#### Requirements
Only the lines from the first one through the line with "const SKIN = 42;" should be printed, exactly as they appear.

#### Provided material
------------------------------------------------------------------------

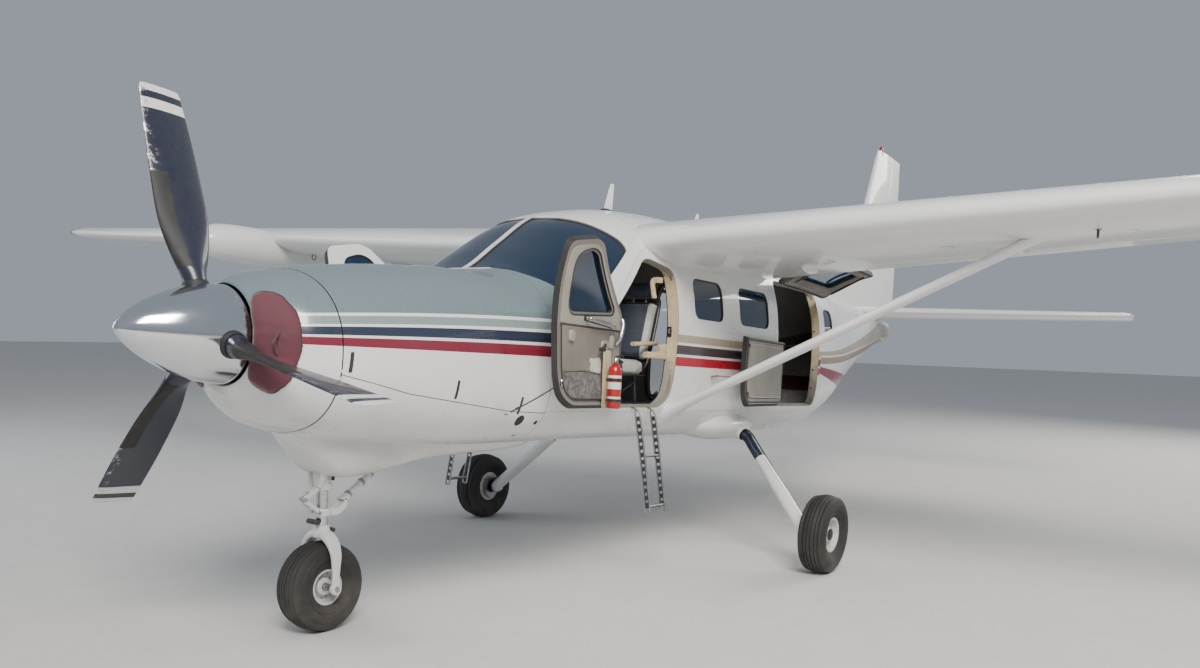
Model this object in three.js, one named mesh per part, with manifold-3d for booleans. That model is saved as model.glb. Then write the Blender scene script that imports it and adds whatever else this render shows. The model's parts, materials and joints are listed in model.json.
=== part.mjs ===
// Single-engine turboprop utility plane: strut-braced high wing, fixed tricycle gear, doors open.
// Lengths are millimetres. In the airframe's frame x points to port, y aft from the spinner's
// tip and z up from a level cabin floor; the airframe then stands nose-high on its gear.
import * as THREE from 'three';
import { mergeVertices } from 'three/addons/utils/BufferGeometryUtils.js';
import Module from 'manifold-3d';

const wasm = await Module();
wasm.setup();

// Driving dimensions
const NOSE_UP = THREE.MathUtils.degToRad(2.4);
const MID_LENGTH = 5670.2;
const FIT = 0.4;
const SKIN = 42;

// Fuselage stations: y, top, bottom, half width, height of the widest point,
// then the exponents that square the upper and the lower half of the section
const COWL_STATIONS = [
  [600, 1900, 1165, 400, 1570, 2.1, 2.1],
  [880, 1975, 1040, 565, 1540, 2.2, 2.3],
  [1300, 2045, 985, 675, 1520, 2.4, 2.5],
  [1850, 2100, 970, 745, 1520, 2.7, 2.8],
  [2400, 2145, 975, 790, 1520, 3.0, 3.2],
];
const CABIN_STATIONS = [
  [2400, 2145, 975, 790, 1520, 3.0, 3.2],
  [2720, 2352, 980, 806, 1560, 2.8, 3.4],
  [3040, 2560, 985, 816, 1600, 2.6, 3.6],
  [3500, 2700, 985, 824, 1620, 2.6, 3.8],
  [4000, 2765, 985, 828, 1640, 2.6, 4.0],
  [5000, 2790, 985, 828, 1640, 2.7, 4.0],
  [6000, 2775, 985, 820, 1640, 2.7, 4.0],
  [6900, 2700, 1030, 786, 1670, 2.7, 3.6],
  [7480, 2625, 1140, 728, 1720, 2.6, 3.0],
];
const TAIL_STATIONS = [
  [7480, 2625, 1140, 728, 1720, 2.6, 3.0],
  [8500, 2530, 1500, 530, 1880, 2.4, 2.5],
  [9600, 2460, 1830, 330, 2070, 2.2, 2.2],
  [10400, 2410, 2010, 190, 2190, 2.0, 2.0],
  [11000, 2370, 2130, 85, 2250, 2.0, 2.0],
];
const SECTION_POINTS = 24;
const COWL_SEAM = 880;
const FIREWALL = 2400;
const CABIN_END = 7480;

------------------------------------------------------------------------

#### Task response
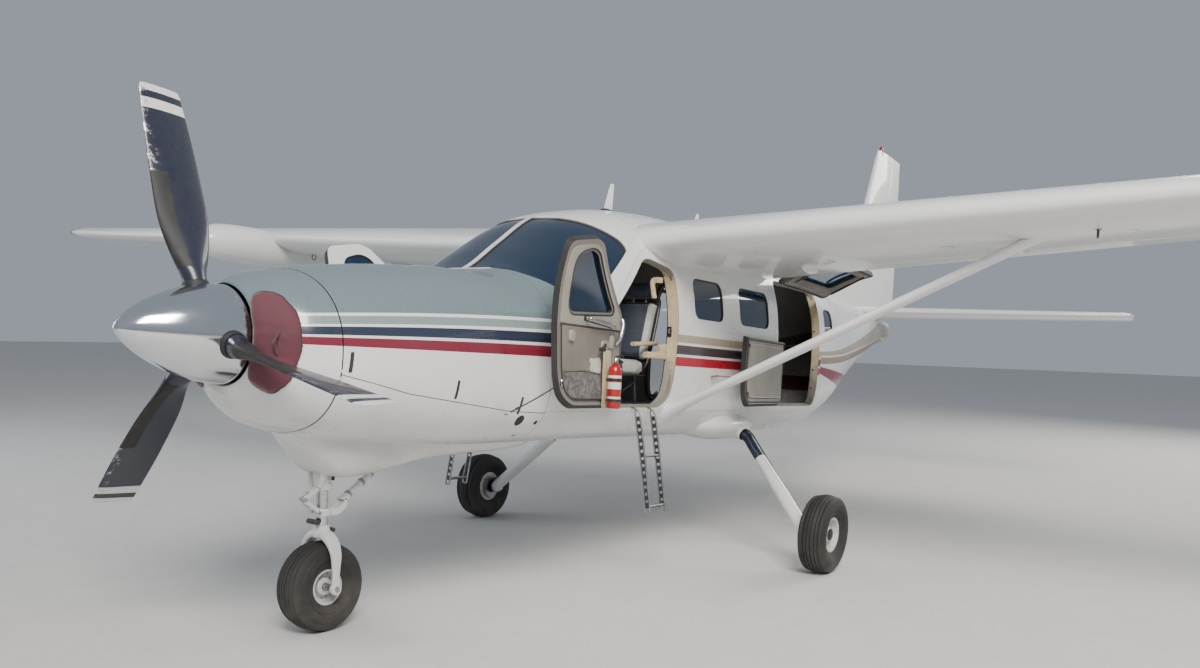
Model this object in three.js, one named mesh per part, with manifold-3d for booleans. That model is saved as model.glb. Then write the Blender scene script that imports it and adds whatever else this render shows. The model's parts, materials and joints are listed in model.json.
=== part.mjs ===
// Single-engine turboprop utility plane: strut-braced high wing, fixed tricycle gear, doors open.
// Lengths are millimetres. In the airframe's frame x points to port, y aft from the spinner's
// tip and z up from a level cabin floor; the airframe then stands nose-high on its gear.
import * as THREE from 'three';
import { mergeVertices } from 'three/addons/utils/BufferGeometryUtils.js';
import Module from 'manifold-3d';

const wasm = await Module();
wasm.setup();

// Driving dimensions
const NOSE_UP = THREE.MathUtils.degToRad(2.4);
const MID_LENGTH = 5670.2;
const FIT = 0.4;
const SKIN = 42;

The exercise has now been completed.